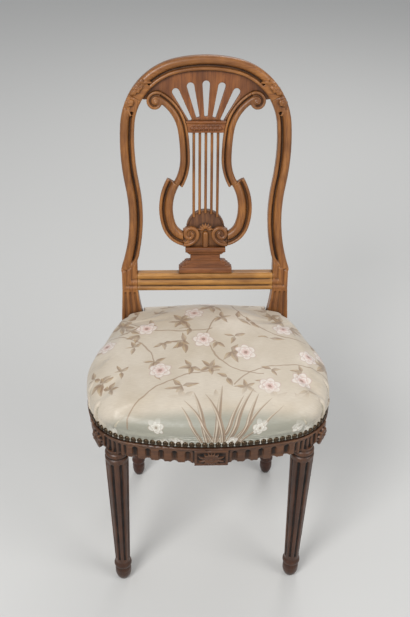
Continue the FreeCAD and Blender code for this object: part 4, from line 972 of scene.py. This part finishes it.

==

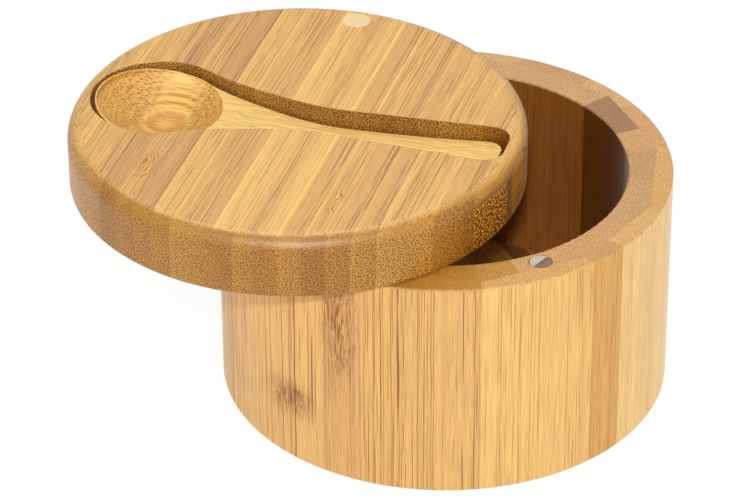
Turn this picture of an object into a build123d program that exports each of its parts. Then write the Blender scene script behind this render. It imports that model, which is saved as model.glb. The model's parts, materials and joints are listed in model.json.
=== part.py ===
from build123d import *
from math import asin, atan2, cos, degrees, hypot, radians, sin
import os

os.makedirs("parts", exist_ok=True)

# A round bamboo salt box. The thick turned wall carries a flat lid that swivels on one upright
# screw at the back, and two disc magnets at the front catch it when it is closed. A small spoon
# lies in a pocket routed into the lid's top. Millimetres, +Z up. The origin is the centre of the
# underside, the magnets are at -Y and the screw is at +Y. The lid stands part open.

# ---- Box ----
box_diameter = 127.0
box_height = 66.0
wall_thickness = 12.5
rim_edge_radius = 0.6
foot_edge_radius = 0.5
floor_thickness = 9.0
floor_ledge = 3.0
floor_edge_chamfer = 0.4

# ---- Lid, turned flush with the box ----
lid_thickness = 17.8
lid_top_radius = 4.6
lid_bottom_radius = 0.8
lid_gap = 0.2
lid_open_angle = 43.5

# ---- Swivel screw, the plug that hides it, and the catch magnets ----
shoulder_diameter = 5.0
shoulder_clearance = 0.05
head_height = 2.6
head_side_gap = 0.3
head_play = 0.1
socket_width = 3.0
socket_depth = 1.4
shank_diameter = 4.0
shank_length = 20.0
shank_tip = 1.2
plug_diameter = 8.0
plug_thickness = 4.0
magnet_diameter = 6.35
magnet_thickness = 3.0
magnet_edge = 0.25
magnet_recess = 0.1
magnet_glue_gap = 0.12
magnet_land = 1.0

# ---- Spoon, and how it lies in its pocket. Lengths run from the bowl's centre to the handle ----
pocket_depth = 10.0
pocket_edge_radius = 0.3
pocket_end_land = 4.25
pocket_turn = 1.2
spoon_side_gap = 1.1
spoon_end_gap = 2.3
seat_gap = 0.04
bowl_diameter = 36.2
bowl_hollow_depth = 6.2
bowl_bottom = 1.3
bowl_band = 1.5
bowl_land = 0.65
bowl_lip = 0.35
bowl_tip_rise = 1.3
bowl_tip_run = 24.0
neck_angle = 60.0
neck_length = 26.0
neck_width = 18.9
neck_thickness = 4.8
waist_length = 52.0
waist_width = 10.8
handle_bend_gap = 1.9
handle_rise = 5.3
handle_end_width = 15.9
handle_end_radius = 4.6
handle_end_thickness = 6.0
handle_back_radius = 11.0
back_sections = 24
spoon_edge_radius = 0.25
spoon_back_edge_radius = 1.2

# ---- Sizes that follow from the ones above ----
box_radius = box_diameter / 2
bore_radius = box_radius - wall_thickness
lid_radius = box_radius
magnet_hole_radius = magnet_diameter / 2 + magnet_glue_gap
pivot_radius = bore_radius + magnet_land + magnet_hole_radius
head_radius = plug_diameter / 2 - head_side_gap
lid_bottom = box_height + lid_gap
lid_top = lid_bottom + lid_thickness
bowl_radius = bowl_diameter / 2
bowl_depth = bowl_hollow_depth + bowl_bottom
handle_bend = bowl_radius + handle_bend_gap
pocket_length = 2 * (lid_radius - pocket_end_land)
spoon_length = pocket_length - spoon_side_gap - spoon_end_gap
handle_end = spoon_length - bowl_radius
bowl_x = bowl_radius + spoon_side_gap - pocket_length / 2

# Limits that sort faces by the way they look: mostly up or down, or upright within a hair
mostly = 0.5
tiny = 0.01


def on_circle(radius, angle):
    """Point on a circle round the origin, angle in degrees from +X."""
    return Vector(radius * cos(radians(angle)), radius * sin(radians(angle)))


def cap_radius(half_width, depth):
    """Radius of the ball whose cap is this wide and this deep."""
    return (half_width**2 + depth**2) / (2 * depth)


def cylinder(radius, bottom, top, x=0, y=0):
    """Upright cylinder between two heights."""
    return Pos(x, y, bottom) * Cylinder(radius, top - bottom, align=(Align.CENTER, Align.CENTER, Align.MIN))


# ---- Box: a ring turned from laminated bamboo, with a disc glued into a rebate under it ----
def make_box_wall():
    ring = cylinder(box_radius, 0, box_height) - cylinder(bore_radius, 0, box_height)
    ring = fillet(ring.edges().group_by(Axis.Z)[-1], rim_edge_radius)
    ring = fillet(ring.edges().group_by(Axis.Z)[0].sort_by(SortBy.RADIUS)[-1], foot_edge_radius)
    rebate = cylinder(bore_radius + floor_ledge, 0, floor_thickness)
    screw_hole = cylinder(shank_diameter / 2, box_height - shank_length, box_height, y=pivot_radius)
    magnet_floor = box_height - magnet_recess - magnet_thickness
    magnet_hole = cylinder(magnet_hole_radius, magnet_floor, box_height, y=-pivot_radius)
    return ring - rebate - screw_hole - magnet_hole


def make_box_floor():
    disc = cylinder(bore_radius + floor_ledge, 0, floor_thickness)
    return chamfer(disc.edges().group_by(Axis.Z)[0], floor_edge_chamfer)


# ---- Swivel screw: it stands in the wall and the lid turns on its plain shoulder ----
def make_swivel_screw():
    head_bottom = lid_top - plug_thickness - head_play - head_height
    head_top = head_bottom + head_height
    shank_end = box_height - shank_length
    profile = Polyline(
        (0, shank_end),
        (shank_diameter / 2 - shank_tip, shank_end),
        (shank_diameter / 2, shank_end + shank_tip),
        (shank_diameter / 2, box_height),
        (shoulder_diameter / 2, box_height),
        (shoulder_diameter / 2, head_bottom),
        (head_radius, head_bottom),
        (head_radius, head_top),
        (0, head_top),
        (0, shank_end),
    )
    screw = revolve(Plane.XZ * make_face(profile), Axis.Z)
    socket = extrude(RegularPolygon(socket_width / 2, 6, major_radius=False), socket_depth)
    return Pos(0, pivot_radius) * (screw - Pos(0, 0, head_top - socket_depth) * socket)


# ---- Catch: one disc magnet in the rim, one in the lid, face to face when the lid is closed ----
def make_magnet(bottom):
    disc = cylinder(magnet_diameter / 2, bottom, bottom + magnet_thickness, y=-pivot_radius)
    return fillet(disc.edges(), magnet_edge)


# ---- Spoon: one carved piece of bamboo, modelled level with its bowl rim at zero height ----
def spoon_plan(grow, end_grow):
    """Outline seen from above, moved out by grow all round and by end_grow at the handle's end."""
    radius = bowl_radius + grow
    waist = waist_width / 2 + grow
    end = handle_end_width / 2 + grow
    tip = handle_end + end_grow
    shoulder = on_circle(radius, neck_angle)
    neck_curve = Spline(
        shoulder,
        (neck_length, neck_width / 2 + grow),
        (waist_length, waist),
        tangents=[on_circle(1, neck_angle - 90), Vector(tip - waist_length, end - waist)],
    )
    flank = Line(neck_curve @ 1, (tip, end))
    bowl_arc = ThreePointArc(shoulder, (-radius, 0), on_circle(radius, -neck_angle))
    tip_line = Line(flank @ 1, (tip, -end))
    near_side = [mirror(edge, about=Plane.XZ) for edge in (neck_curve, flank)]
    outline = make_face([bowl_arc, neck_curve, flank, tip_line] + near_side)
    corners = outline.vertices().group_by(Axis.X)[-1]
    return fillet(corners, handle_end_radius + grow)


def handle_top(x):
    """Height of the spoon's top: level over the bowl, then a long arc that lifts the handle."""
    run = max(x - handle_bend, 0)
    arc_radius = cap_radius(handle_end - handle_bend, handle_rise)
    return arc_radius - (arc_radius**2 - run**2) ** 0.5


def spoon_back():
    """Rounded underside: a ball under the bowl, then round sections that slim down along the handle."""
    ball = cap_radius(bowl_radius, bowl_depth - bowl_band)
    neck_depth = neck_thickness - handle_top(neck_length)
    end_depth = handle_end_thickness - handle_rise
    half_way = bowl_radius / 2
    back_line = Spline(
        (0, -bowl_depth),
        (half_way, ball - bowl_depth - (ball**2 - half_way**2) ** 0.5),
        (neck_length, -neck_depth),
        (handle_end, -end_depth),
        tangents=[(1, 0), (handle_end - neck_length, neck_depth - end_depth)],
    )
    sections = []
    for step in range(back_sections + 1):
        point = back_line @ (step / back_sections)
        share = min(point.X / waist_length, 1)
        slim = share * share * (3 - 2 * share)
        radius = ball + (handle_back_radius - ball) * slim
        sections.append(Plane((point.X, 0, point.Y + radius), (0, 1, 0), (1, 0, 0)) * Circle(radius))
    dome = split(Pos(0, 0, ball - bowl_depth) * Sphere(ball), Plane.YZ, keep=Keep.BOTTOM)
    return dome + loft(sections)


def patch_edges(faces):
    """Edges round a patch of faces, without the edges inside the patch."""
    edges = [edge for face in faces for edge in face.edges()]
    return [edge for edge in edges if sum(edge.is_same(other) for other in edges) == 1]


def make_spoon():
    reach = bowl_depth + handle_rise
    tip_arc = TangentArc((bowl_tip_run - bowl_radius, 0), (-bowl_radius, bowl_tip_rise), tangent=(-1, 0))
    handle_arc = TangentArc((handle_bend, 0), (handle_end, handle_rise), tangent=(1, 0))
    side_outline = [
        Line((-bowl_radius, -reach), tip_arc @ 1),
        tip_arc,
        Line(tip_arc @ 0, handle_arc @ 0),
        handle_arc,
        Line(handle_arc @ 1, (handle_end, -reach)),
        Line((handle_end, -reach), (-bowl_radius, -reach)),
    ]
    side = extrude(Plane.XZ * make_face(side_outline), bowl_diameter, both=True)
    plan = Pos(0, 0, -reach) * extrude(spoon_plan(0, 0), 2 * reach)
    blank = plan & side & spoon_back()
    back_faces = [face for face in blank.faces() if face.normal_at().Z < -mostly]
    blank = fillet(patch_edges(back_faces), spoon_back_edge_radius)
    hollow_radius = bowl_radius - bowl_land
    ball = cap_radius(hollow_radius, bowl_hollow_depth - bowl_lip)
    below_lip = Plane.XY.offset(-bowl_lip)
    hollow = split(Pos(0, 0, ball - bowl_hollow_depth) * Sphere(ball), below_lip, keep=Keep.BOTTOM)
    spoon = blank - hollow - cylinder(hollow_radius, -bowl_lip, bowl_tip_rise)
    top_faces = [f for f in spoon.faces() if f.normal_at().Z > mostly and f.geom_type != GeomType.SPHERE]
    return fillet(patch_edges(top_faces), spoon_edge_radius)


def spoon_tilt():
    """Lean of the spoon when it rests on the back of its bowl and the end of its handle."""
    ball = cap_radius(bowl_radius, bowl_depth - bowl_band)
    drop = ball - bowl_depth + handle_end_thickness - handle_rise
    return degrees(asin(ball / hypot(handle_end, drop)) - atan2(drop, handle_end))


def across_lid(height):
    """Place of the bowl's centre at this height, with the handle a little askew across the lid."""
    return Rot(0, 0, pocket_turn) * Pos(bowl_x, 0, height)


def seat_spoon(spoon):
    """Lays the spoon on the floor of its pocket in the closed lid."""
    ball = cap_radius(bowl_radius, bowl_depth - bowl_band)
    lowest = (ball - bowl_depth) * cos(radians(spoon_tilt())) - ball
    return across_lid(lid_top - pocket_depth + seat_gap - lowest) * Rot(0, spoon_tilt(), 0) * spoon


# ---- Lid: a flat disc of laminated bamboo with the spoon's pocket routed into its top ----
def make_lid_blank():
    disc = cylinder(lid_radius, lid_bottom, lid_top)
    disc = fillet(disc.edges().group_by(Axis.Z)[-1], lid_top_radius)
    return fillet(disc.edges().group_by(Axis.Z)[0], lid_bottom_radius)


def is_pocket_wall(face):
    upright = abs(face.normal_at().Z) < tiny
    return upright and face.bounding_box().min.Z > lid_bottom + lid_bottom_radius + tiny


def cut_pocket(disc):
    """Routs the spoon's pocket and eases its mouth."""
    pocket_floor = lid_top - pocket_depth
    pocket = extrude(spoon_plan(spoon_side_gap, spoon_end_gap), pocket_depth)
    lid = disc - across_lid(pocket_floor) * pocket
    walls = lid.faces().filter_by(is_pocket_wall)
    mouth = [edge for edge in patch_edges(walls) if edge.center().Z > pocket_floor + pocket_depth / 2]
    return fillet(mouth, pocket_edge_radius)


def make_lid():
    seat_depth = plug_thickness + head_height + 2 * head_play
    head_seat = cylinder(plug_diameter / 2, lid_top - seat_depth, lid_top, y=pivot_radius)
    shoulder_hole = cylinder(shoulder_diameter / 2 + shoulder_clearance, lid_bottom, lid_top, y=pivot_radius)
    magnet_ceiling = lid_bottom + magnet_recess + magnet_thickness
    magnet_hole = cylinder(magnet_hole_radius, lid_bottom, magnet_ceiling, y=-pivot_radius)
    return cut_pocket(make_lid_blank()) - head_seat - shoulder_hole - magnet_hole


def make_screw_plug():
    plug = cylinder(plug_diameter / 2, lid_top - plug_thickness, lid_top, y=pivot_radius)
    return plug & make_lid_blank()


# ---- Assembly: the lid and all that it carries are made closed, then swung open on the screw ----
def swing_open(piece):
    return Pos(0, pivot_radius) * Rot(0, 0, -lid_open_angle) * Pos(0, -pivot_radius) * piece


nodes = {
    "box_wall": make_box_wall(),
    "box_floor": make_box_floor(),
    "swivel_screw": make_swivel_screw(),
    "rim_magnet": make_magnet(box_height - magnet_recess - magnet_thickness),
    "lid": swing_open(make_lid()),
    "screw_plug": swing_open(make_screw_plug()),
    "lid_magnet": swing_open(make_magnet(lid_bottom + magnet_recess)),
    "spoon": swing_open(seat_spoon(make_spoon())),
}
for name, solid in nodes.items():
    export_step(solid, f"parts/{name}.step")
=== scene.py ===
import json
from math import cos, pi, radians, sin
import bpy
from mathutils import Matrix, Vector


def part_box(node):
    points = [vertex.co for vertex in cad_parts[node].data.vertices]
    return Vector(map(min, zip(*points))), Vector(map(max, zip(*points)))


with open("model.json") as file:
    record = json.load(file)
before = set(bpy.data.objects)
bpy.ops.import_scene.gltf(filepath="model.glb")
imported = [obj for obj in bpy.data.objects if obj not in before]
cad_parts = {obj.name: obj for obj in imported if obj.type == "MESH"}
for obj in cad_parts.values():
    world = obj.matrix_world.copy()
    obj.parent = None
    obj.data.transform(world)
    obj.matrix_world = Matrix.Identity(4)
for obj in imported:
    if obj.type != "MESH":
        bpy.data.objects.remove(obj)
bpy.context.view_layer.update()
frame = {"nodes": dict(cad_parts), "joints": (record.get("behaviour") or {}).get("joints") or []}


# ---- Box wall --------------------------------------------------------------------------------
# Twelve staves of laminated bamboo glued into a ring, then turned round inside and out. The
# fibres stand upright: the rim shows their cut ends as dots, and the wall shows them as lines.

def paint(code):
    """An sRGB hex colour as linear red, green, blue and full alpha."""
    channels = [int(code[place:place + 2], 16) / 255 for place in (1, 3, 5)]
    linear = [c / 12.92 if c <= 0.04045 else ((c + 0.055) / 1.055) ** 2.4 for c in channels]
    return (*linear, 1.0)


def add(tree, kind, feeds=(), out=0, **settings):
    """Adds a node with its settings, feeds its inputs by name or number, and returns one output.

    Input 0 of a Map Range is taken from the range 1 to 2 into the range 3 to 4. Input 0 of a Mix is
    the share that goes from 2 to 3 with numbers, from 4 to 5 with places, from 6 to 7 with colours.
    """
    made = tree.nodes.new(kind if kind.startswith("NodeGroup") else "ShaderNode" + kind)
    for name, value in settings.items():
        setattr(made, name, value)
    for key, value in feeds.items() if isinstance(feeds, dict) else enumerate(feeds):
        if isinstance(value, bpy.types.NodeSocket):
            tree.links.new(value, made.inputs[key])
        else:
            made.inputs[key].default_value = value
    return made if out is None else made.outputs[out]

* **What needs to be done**
Identify and list each line with the word "this".

* **Written answer**
Continue the FreeCAD and Blender code for this object: part 4, from line 972 of scene.py. This part finishes it.
Turn this picture of an object into a build123d program that exports each of its parts. Then write the Blender scene script behind this render. It imports that model, which is saved as model.glb. The model's parts, materials and joints are listed in model.json.
    """Radius of the ball whose cap is this wide and this deep."""
    """Place of the bowl's centre at this height, with the handle a little askew across the lid."""